Now, I could give a Kerry bumper sticker over what Pimentel does or does not believe. He can have his opinion, and he is entitled to express it.
But I'm drawn back to that endorsement of Oct. 27th, and in particular to a note from the editor that accompanied it. Martin Kaiser, MJS's editor, wrote the following: "There is a wall of separation between the newsroom and the Editorial Board. As editor, I enforce this wall. No reporters who cover the news . . . participate in the discussions that dictate Editorial Board decisions."
Neat-o. But a crock.
I do not believe for one second that a reporter can do anything more than try to separate his work from his personal views. I believe that most do try. But I think their attempts are doomed to fail in a professional culture whose editorial and administrative climate not only condone but embrace the left-of center views of their reporters.

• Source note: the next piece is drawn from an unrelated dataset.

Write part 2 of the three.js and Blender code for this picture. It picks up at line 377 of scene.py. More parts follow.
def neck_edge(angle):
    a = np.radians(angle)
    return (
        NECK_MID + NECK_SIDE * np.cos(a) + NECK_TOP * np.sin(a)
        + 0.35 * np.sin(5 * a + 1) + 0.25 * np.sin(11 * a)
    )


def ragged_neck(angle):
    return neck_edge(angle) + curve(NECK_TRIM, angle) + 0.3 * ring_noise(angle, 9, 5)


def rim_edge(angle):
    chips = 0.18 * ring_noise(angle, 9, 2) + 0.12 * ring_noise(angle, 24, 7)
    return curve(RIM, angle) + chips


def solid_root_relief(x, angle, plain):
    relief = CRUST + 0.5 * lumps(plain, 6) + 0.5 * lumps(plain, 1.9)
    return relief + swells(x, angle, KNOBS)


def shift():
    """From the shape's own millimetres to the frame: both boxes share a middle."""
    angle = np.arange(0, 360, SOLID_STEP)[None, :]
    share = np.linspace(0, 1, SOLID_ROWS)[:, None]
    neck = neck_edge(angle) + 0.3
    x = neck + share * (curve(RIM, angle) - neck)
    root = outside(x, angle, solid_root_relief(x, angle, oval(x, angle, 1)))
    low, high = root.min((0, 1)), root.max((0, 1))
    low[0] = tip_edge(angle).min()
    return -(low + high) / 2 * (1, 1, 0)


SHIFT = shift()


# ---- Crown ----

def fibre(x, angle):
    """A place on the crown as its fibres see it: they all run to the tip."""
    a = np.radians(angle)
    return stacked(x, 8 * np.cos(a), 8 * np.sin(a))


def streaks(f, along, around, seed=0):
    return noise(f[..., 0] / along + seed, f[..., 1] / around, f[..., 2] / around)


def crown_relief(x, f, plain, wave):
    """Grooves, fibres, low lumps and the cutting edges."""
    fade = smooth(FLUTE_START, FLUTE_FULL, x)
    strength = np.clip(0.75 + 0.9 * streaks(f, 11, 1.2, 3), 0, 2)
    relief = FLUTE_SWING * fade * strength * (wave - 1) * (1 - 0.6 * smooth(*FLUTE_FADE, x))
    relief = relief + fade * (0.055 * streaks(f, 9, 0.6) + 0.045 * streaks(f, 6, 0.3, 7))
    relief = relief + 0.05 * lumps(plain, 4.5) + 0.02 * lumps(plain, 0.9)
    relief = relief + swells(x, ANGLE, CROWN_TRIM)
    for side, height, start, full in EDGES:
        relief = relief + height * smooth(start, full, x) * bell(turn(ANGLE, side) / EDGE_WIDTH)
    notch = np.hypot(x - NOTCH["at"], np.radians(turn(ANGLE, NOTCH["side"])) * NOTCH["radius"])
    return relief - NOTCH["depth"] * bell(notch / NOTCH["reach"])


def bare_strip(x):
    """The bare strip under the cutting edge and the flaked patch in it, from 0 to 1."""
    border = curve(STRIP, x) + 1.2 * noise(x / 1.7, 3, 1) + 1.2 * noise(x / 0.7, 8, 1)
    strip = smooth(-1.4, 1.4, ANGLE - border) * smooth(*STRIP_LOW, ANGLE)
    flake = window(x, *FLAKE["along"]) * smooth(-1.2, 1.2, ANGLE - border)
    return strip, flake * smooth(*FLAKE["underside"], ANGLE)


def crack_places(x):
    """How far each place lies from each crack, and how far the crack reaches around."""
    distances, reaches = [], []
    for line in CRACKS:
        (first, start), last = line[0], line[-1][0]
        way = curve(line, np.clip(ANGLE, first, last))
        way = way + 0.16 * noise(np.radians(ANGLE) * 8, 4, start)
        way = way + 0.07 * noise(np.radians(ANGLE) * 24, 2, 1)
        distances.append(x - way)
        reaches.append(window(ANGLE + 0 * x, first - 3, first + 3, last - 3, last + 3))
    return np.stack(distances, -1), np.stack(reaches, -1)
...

And yes, the problem cuts both ways. Whether true or not, Fox has become tied to its reputation as the 'conservative' network. That has hurt its credibility, and when faced with attacks from the left they step further to the right. I can't imagine that's good for the profession.
There's no easy solution of course. I would encourage young, smart conservatives to try journalism, but too often they wind up pigeon-holed on the editorial page or on talk radio. As a consumer, I'd advocate taking in as many news sources as possible, and making up your own mind.
And take notice when journalists fail to even try to be objective. Like the edition that followed Pimentel's rant, where the editorial, written presumably by college graduates, began "mandate, schmandate."Charming.